Home > Online Privacy, Privacy > No privacy concerns over Estonia’s eGovernment

No privacy concerns over Estonia’s eGovernment

Estonian_Flag[1]Estonia, probably one of the states with the best developed IT infrastructure, went further with digitalizing their citizens data than any other European country dared. With their personal ID cards, citizens can access virtually any data the government, insurances and banks have on them online: social security status, bank loans, land register and even doctors prescriptions. It is even possible to register a new born child online. Of course elections are online as well, just like votes in the parliament. All of this is no problem from a data protection and privacy perspective, says President Toomas Hendrik Ilves.

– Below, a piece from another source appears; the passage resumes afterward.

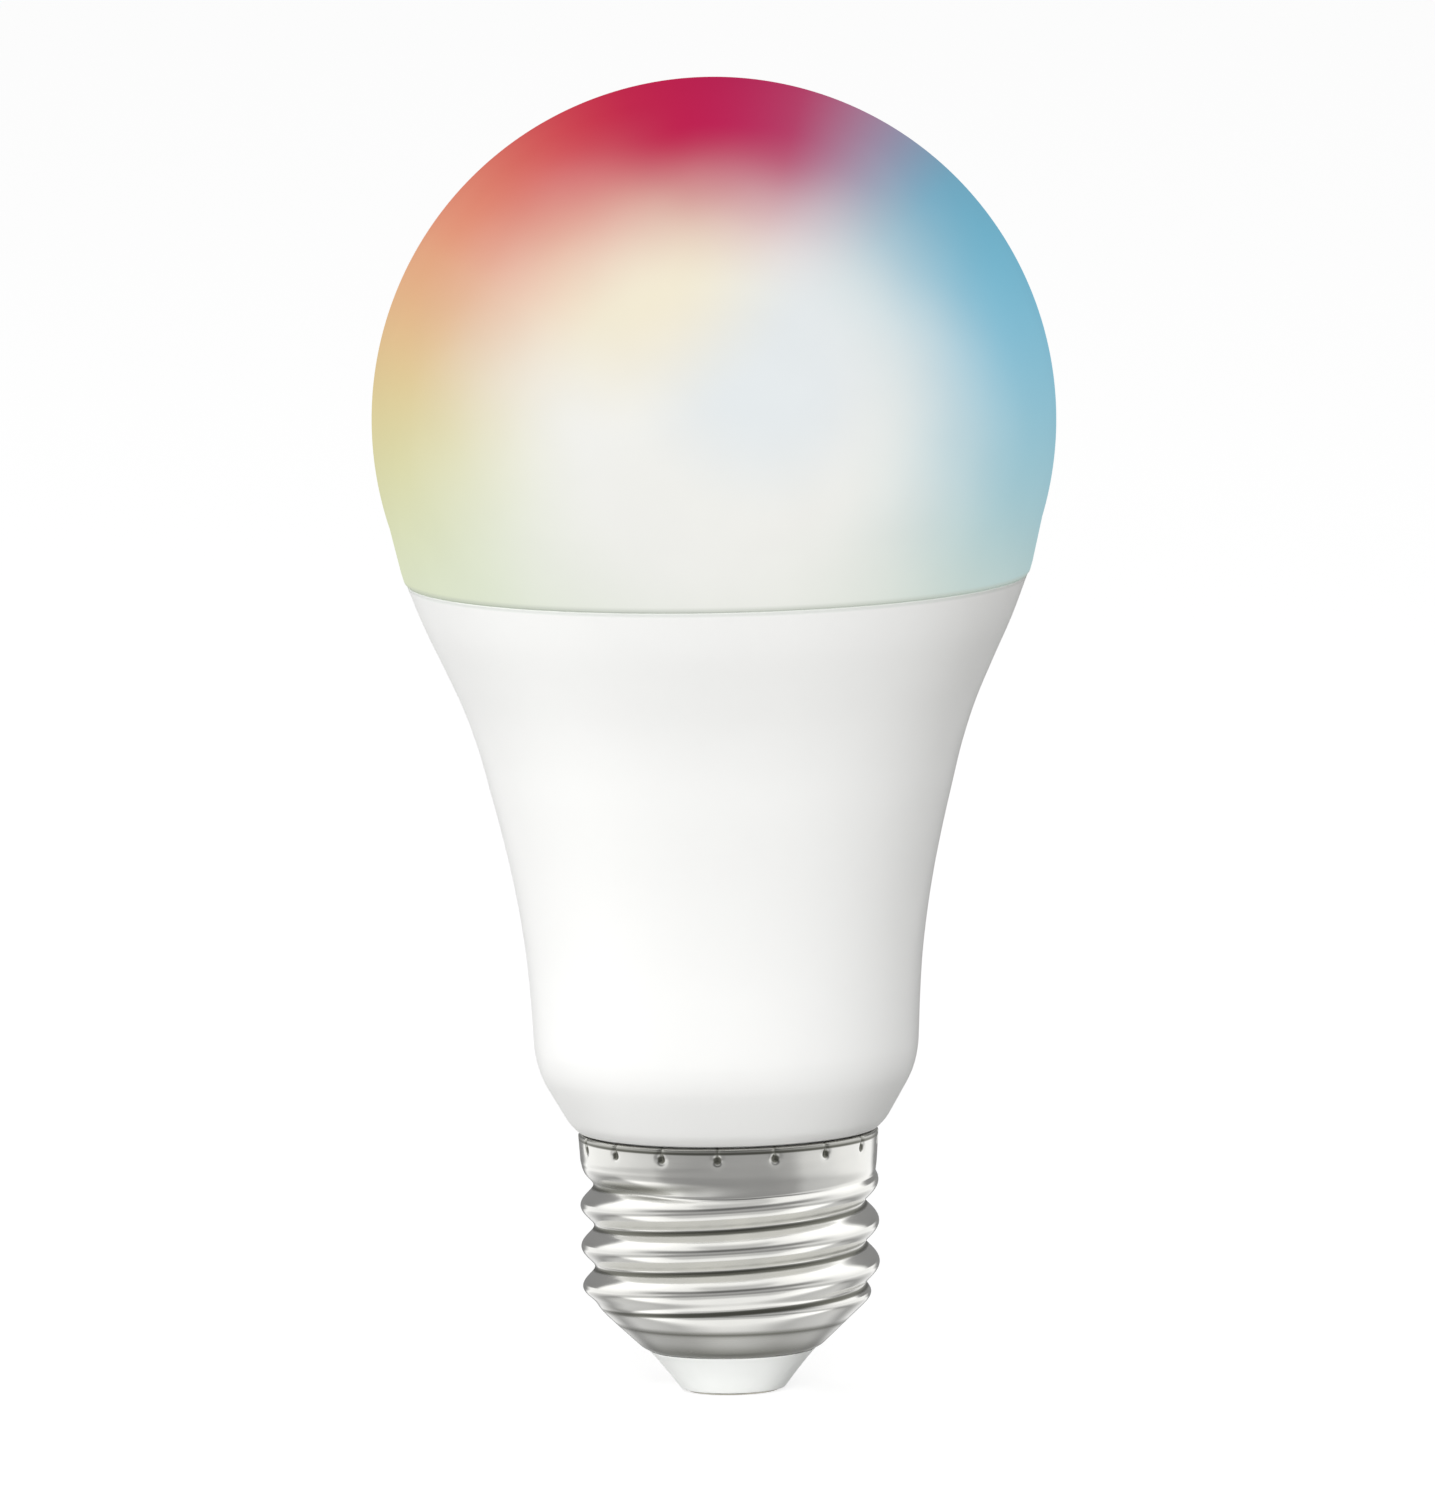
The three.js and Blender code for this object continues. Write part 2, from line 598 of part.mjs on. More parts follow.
addPart("driver_board", "greenBoard", driverBoard());
addPart("radio_board", "blueBoard", radioBoard());
addPart("radio_can", "steel", radioCan());
addPart("radio_header", "blackEpoxy", radioHeader());
addPart("led_header", "blackEpoxy", ledHeader());
addPart("bulk_capacitor", "blackSleeve", capacitorCan(BULK_CAPACITOR, 1));
addPart("output_capacitor", "blackSleeve", capacitorCan(OUTPUT_CAPACITOR, -1));
addPart("transformer_core", "ferrite", transformerCore());
addPart("transformer_bobbin", "blackEpoxy", transformerBobbin());
addPart("transformer_winding", "yellowTape", transformerWinding());
addPart("bridge_rectifier", "blackEpoxy", backChip(BRIDGE));
addPart("driver_ic", "blackEpoxy", backChip(DRIVER_CHIP));
addPart("film_capacitor", "redFilm", filmCapacitor());
addPart("fuse_resistor", "greyCeramic", fuseResistor());
addPart("filter_inductor", "ferrite", filterInductor());
addPart("live_wire", "redWire", liveWire());
addPart("neutral_wire", "whiteWire", neutralWire());

export default bulb;
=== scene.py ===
"""A smart light bulb: fine shells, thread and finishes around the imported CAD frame.

Metres, in the CAD frame: the centre contact's face is at the origin, +Z runs up the bulb's axis,
-Y is the front. Lengths written as n * MM are millimetres.
"""
import json
import math

import bmesh
import bpy
import numpy as np
from mathutils import Matrix, Vector


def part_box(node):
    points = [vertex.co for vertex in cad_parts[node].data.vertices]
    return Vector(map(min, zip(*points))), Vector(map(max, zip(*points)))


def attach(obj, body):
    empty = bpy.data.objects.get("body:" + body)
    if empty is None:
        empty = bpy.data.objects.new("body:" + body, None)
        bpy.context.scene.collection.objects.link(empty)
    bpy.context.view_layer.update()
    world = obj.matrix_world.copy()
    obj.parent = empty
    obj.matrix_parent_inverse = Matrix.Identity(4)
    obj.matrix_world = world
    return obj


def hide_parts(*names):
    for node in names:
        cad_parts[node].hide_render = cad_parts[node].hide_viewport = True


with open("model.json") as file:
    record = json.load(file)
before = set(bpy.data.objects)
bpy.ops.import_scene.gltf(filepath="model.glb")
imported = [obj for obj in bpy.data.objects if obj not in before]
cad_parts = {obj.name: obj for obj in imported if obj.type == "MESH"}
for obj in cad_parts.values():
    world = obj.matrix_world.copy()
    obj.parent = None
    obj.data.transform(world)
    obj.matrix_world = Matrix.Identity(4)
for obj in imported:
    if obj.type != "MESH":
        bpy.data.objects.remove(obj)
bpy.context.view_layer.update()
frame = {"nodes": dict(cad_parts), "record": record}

MM = 0.001
TURN = 2 * math.pi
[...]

Every personal ID card features a certificate, which can be used for secure communication and encryption of data. More importantly, every time data of a person is accessed, the person gets notified and this event is flagged. This way, abuse is minimised because everyone knows at every point who accessed which information. This wouldn’t be possible with data being available only on papers. The state provides the secure infrastructure for communication and for access to the data. But authentication is independent and thus should ensure that everyone’s data is safe.
Recently, Estonia published the source code of the sever-side software of their e-voting system and asked the public to review it for flaws. The developers themselves say it is secure, however there are still many critical voices against this technology (English translation).

Still, the country could be a role model for many countries world-wide and a good example how the power of new technology can be used while minimising possibilities of abuse. Austria, a country where digitising health data to make the health system more efficient, still causes a huge public, ridiculous debate (English translation), should certainly take a look at this small country in northern Europe.